12. Baştaki ilk iki sözcük, son sözcüğün (adeylemin) nasıl’ına yanıt verir.

13 Baştaki ilk iki sözcük, sondaki adeylemin nasıl’ına yanıt verdiği için belirteç/zarf tümleci görevindedir. 
 

Üçlemeyle Kendisine Benzer Anlatım Birimleri Arasındaki Ayrım   

* Üçlü yapısıyla zincirleme tamlamaya benzer. Fakat bundaki oluşma, tamlamadaki gibi geçici değildir; süreklidir, kalıplaşmıştır. Öte yandan zincirleme tamlamaya göre, daha çok yargı (tümce) düzeyine yaklaşıktır. Zincirleme tamlamadaki araya bağlaç girme olayı, bunda söz konusu değildir.  
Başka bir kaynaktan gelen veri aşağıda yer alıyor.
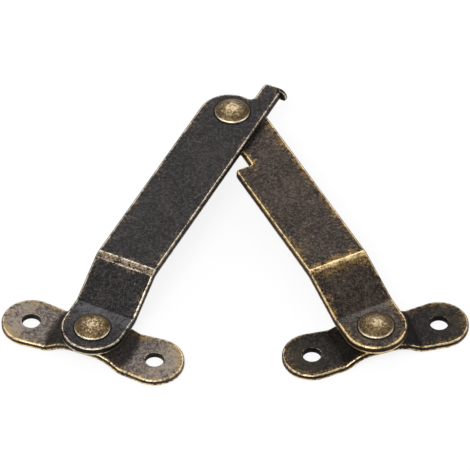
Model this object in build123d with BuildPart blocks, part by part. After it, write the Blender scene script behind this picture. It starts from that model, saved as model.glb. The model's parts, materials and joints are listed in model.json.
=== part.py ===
from build123d import *
import os
from math import cos, radians, sin

# A small folding lid stay: two joggled arms on one elbow rivet, each riveted to a bow-tie screw plate.
#
# The origin is the left foot rivet's axis on the mounting surface. +X runs along the line through the
# two foot rivets, +Y points from that line to the elbow, and +Z points away from the mounting surface.
# Sizes are in millimetres.

# The pose in which the stay is modelled, in degrees
elbow_angle = 53.2  # between the two arms
left_plate_turn = -23.7  # of the plate's long axis, about +Z from +X
right_plate_turn = 18.5

# Arms: bent strips of sheet, measured along the arm from its foot rivet's axis
arm_length = 54.9  # from rivet axis to rivet axis
arm_width = 11.3
arm_thickness = 1.5
foot_reach = 5.3  # from the foot rivet's axis back to the end of the arm
elbow_reach = 4.45  # from the elbow rivet's axis on to the end of the arm
arm_bend_radius = 1.2  # inside each bend
lower_rise = 2.9  # of the lower arm's joggle
lower_ramp = (4.5, 14.3)  # where it starts and ends
upper_ramp = (5.0, 12.8)
edge_chamfer = 0.3  # broken edges of the arms and plates

# Tab and stop ear at the elbow end of the upper arm
tab_reach = 9.3  # past the elbow rivet's axis
tab_inset = 2.0  # from the arm's centre line to the tab's inner edge
tab_root_round = 1.0
tab_corner_round = 0.8
ear_length = 0.9  # along the arm
ear_overhang = 0.9  # of its outer face past the arm's edge
ear_drop = 0.45  # from the arm's underside to the ear's lower end
ear_bend_radius = 0.1  # inside its bend
ear_end_round = 0.4

# Notch in the lower arm's edge that faces the upper arm
notch_shoulder = 12.2  # from the elbow rivet's axis
notch_length = 4.2
neck_half_width = 2.4  # from the arm's centre line to the notch's floor
notch_round = 0.7  # of its outer corners
notch_root_round = 0.4

# Screw plates, measured from the foot rivet's axis
plate_thickness = 1.2
plate_lift = 1.65  # of the raised middle above the mounting surface
plate_bend_reach = 6.85  # to the outer bend
plate_ramp_length = 3.2
plate_bend_radius = 0.6  # inside the outer bends
crown_bend_radius = 5.0  # inside the gentle bends where the ramps level out
screw_spacing = 23.5
screw_hole_radius = 1.6
lobe_radius = 5.2
flank_half_width = 4.75  # at the outer bends
waist_half_width = 4.35  # in the middle
flank_round = 12.0  # where the waist runs into the flanks

# Rivets
shank_radius = 1.5
shank_clearance = 0.05  # round the shank, in every hole
head_radius = 3.15
head_height = 1.25
head_rim_height = 0.4
tail_radius = 2.3
tail_height = 0.9
tail_chamfer = 0.25

# Levels above the mounting surface
foot_underside = plate_lift + plate_thickness
foot_top = foot_underside + arm_thickness
upper_rise = lower_rise + arm_thickness  # the arms' feet are level, so the upper arm steps up further
lower_arm_top = foot_top + lower_rise
upper_arm_top = foot_top + upper_rise

# Places of the rivets
feet_apart = 2 * arm_length * sin(radians(elbow_angle / 2))
elbow_y = arm_length * cos(radians(elbow_angle / 2))
half_width = arm_width / 2
rivet_hole_radius = shank_radius + shank_clearance


def turned_plane(x, degrees):
    """The mounting surface with its origin at (x, 0) and its X axis turned about +Z."""
    x_dir = (cos(radians(degrees)), sin(radians(degrees)), 0)
    return Plane(origin=(x, 0, 0), x_dir=x_dir, z_dir=(0, 0, 1))


def side_plane(plane):
    """The upright plane through a plane's X axis, with +Z as its Y axis."""
    return Plane(origin=plane.origin, x_dir=plane.x_dir, z_dir=-plane.y_dir)


def wall_edges(part):
    """The edges at the top and bottom of a bent sheet's upright walls."""
    walls = part.faces().filter_by(lambda face: abs(face.normal_at().Z) < 0.01)
    return walls.edges().filter_by(Axis.Z, reverse=True)


def joggled_strip(plane, ramp, rise, reach):
    """An arm seen from the side: a strip that lies level at its foot and steps up to its body."""
    with BuildSketch(side_plane(plane)) as strip:
        with BuildLine():
            FilletPolyline(
                (-foot_reach - arm_width, foot_top),
                (ramp[0], foot_top),
                (ramp[1], foot_top + rise),
                (arm_length + reach + arm_width, foot_top + rise),
                radius=[arm_bend_radius, arm_bend_radius + arm_thickness],
            )
            offset(amount=arm_thickness, side=Side.RIGHT)
        make_face()
    return strip.sketch


def round_ended_blank():
    """An arm seen from above: a strip with an arc of half its width at each end."""
    foot_centre = half_width - foot_reach
    elbow_centre = arm_length + elbow_reach - half_width
    with BuildSketch() as blank:
        with Locations(((foot_centre + elbow_centre) / 2, 0)):
            SlotCenterToCenter(elbow_centre - foot_centre, arm_width)
    return blank.sketch


def screw_plate(plane):
    """A bow-tie plate of sheet, raised in the middle over the rivet's tail."""
    hole_reach = screw_spacing / 2
    end_reach = hole_reach + lobe_radius
    ramp_top = plate_bend_reach - plate_ramp_length
    outside_radius = plate_bend_radius + plate_thickness
    with BuildPart(plane) as plate:
        # The strip from the side, with its two ramps
        with BuildSketch(side_plane(plane)):
            with BuildLine():
                FilletPolyline(
                    (-end_reach - lobe_radius, 0),
                    (-plate_bend_reach, 0),
                    (-ramp_top, plate_lift),
                    (ramp_top, plate_lift),
                    (plate_bend_reach, 0),
                    (end_reach + lobe_radius, 0),
                    radius=[outside_radius, crown_bend_radius, crown_bend_radius, outside_radius],
                )
                offset(amount=plate_thickness, side=Side.LEFT)
            make_face()
        extrude(amount=2 * lobe_radius, both=True)
        # The bow tie from above: a quarter of its outline, mirrored twice
        with BuildSketch(plane) as bow_tie:
            with BuildLine():
                waist = TangentArc((0, waist_half_width), (plate_bend_reach, flank_half_width), tangent=(1, 0))
                lobe = CenterArc((hole_reach, 0), lobe_radius, 0, 180, mode=Mode.PRIVATE)
                flank = ConstrainedLines(lobe, waist @ 1, selector=lambda lines: lines.sort_by(Axis.Y)[-1:])
                flank_line = flank.edge()
                TangentArc(flank_line @ 0, (end_reach, 0), tangent=-(flank_line % 0))
                mirror(about=Plane.XZ)
                mirror(about=Plane.YZ)
            make_face()
            flank_corners = bow_tie.vertices().filter_by(lambda corner: abs(abs(corner.X) - plate_bend_reach) < 0.01)
            fillet(flank_corners, radius=flank_round)
        extrude(amount=foot_underside, mode=Mode.INTERSECT)
        chamfer(wall_edges(plate), length=edge_chamfer)
        Hole(rivet_hole_radius)
        with GridLocations(screw_spacing, 0, 2, 1):
            Hole(screw_hole_radius)
    return plate.part


def rivet(x, y, tail_top, head_seat):
    """A domed rivet, from the tail under the lower sheet to the head on the upper one."""
    crown = (0, head_seat + head_height)
    rim_top = (head_radius, head_seat + head_rim_height)
    with BuildPart() as shape:
        with BuildSketch(Plane(origin=(x, y, 0), x_dir=(1, 0, 0), z_dir=(0, -1, 0))):
            with BuildLine():
                Polyline(
                    crown,
                    (0, tail_top - tail_height),
                    (tail_radius - tail_chamfer, tail_top - tail_height),
                    (tail_radius, tail_top - tail_height + tail_chamfer),
                    (tail_radius, tail_top),
                    (shank_radius, tail_top),
                    (shank_radius, head_seat),
                    (head_radius, head_seat),
                    rim_top,
                )
                TangentArc(crown, rim_top, tangent=(1, 0))
            make_face()
        revolve(axis=Axis((x, y, 0), (0, 0, 1)))
    return shape.part


# Screw plates, under the foot rivets
left_plate = screw_plate(turned_plane(0, left_plate_turn))
right_plate = screw_plate(turned_plane(feet_apart, right_plate_turn))

# Stop ear: the outer corner of the upper arm's tab, bent down through a right angle.
# It is made in the arm's own axes, with X along the arm.
ear_face = half_width + ear_overhang
ear_bend_start = ear_face - arm_thickness - ear_bend_radius
with BuildPart() as ear:
    tab_end = Plane(origin=(arm_length + tab_reach, 0, upper_arm_top), x_dir=(0, -1, 0), z_dir=(-1, 0, 0))
    with BuildSketch(tab_end) as ear_section:
        with BuildLine():
            FilletPolyline(
                (ear_bend_start - edge_chamfer, 0),
                (ear_face, 0),
                (ear_face, -arm_thickness - ear_drop),
                radius=ear_bend_radius + arm_thickness,
            )
            offset(amount=arm_thickness, side=Side.RIGHT)
        make_face()
        straight_leg = ear_drop - ear_bend_radius
        end_round = min(ear_end_round, 0.9 * straight_leg)
        fillet(ear_section.vertices().group_by(Axis.Y)[0], radius=end_round)
    extrude(amount=ear_length)
    ear_sides = ear.faces().filter_by(Axis.X)
    # All their edges but the two that lie inside the tab
    chamfer(ear_sides.edges().sort_by(Axis.Y)[:-2], length=min(edge_chamfer, 0.9 * end_round))

# Upper arm, on top at the elbow
upper_plane = turned_plane(0, 90 - elbow_angle / 2)
with BuildPart(upper_plane) as upper_arm:
    extrude(joggled_strip(upper_plane, upper_ramp, upper_rise, tab_reach), amount=arm_width, both=True)
    with BuildSketch(upper_plane) as upper_plan:
        add(round_ended_blank())
        with Locations((arm_length + tab_reach, -half_width)):
            Rectangle(tab_reach + half_width, half_width - tab_inset, align=(Align.MAX, Align.MIN))
        tab_edge_corners = upper_plan.vertices().group_by(Axis.Y)[1]
        fillet(tab_edge_corners.sort_by(Axis.X)[0], radius=tab_root_round)
        tab_end_corners = upper_plan.vertices().group_by(Axis.X)[-1]
        fillet(tab_end_corners.sort_by(Axis.Y)[-1], radius=tab_corner_round)
    extrude(amount=upper_arm_top, mode=Mode.INTERSECT)
    chamfer(wall_edges(upper_arm), length=edge_chamfer)
    # The corner that the ear is bent from gives way to the ear
    with BuildSketch(upper_plane):
        with Locations((arm_length + tab_reach - ear_length, -ear_bend_start)):
            Rectangle(ear_length + edge_chamfer, arm_width, align=(Align.MIN, Align.MAX))
    extrude(amount=upper_arm_top, mode=Mode.SUBTRACT)
    add(ear.part)
    with Locations((0, 0), (arm_length, 0)):
        Hole(rivet_hole_radius)

# Lower arm, underneath at the elbow
lower_plane = turned_plane(feet_apart, 90 + elbow_angle / 2)
with BuildPart(lower_plane) as lower_arm:
    extrude(joggled_strip(lower_plane, lower_ramp, lower_rise, elbow_reach), amount=arm_width, both=True)
    with BuildSketch(lower_plane) as lower_plan:
        add(round_ended_blank())
        with Locations((arm_length - notch_shoulder, neck_half_width)):
            Rectangle(notch_length, arm_width, align=(Align.MIN, Align.MIN), mode=Mode.SUBTRACT)
        fillet(lower_plan.vertices().group_by(Axis.Y)[1], radius=notch_root_round)
        fillet(lower_plan.vertices().group_by(Axis.Y)[-1].sort_by(Axis.X)[1:3], radius=notch_round)
    extrude(amount=lower_arm_top, mode=Mode.INTERSECT)
    chamfer(wall_edges(lower_arm), length=edge_chamfer)
    with Locations((0, 0), (arm_length, 0)):
        Hole(rivet_hole_radius)

# Each piece in a file of its own
pieces = {
    "upper_arm": upper_arm.part,
    "lower_arm": lower_arm.part,
    "left_plate": left_plate,
    "right_plate": right_plate,
    "elbow_rivet": rivet(feet_apart / 2, elbow_y, lower_arm_top - arm_thickness, upper_arm_top),
    "left_foot_rivet": rivet(0, 0, plate_lift, foot_top),
    "right_foot_rivet": rivet(feet_apart, 0, plate_lift, foot_top),
}
os.makedirs("parts", exist_ok=True)
for name, piece in pieces.items():
    piece.label = name
    export_step(piece, f"parts/{name}.step")
    print(name, round(piece.volume, 1), "mm3", piece.is_valid)
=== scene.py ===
# %% [markdown]
# # A folding lid stay in antique bronze
#
# A lid stay holds the lid of a box open. This one has two arms of steel sheet that turn on an elbow
# rivet, and each arm turns on a small screw plate. The pieces look stamped flat, bent and riveted, with a
# black finish that has worn to brass wherever a piece rubs.
#
# The scene follows the maker's order: stamp a blank, break its edges, bend it, and put it in its place.
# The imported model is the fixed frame, so every piece is put where that frame has it.

import bmesh
import bpy
import json
from math import asin, atan, atan2, cos, degrees, hypot, radians, sin, sqrt, tan
from mathutils import Matrix, Vector, kdtree


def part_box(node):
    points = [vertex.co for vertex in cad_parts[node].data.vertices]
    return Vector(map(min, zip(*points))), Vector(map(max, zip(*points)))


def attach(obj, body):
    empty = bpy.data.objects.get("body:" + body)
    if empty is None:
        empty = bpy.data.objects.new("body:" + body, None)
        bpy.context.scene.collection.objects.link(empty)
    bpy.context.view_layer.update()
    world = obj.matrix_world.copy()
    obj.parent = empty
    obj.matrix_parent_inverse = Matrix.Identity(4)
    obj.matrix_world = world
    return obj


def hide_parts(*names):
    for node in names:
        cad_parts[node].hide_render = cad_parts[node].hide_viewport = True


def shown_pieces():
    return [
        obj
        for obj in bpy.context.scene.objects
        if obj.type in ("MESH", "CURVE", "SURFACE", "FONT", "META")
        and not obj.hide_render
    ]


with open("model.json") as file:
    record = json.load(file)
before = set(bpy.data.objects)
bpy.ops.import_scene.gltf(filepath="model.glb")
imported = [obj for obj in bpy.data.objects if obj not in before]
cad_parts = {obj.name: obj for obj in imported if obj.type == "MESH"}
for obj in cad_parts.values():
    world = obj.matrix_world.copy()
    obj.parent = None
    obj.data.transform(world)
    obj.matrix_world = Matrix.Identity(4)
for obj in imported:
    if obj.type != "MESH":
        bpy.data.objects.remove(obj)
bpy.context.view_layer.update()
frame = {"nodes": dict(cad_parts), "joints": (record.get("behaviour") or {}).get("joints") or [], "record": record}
print("nodes:", sorted(frame["nodes"]))

# %% [markdown]
# Blender works in metres and this object is the size of a hand, so each size is written in millimetres
# and multiplied by `mm`. The rivets' places come from the joints of the frame: an arm's own X axis runs
# from its foot rivet to the elbow.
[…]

* İlk iki birimiyle, yinelemeli ikilemeye benzer görünüşü vardır. Fakat ikilemeler sadece yineleme ile yapılmaz. İkilemelerin arasına başka sözcük türleri girebilir, ikilemeler ad’a yardım ederek sıfat; eylem’e yardım ederek belirteç/zarf türüne geçebilir, ikilemelerin çekimi yapılabilir. Üçlemede, bunlar söz konusu değildir. Sadece anlamı zenginleştirme yönünden ikilemeye benzer niteliktedir.   

* Birden çok sözcükle kuruluşu, kalıplaşmış biçimiyle kullanılışı, anlatıma değişiklik getirişi bakımlarından deyimi düşündürür. Fakat hep üçlü yapıda oluşu, anlam kaymasına uğramaması ve yapısının içine hiçbir zaman başka sözcük ve ek girememesi bakımlarından deyimden ayrılır. Deyimlerin yargı bildirenleri vardır, üçlemelerin yargı bildireni yoktur. Deyimler, zaman zaman mantık dışı, çarpıcı anlam yüklenir, anlam bakımından öznelliğe açıktır. Üçlemeler ise, belli anlam çerçevesi içindedir, mecaza pek açık değildir, öznel yoruma kapalıdır.  
 

Anlam Yönünden Üçleme   

Eylemin, durumun:   

* Aşırılığını,

* Çokluğunu,

* Sürekliliğini,

* Boyut genişliğini vurgular, anlatıma renklilik kazandırır.
 

Üçleme Kurma Yolları

* Eylem ya da yansıma sözcüğünün kökü yinelendikten sonra, bunun üstüne -mek’li biçimi eklenerek:
Çın çın + çınla-mak    
   

Elek elek + ele-mek    

* Eylem ya da yansıma sözcüğünün ilk üç harfinin üstüne il eki getirilip bu yinelendikten sonra, aynı yapının -de ve -mek eklerini almış biçimini ekleyerek:        

Par-ıl par-ıl + Par-ıl-damak

* Eylemin ya da yansıma sözcüğü-nün ilk hecesi ya da ilk üç harfi üstüne -ir eki getirilip bu, yinelendikten sonra, aynı biçimin -de ve -mek eklerini almışını, ilk ikisine koşarak: 

Zır-ıl zır-ıl + zırıl-da-mak   

* Eylem ya da yansıma sözcüğünün ilk iki harfi üstüne -in, -im ekleri getirilip, bu, yinelendikten sonra, aynı yapının , -il ve -mek’li biçimi eklenerek:

Ez-im ez-im + ezil-mek       

Oy-um oy-um + oyul-mak   

(Bu örneklerdeki üçüncü sözcükler edilgenlik eki almıştır.)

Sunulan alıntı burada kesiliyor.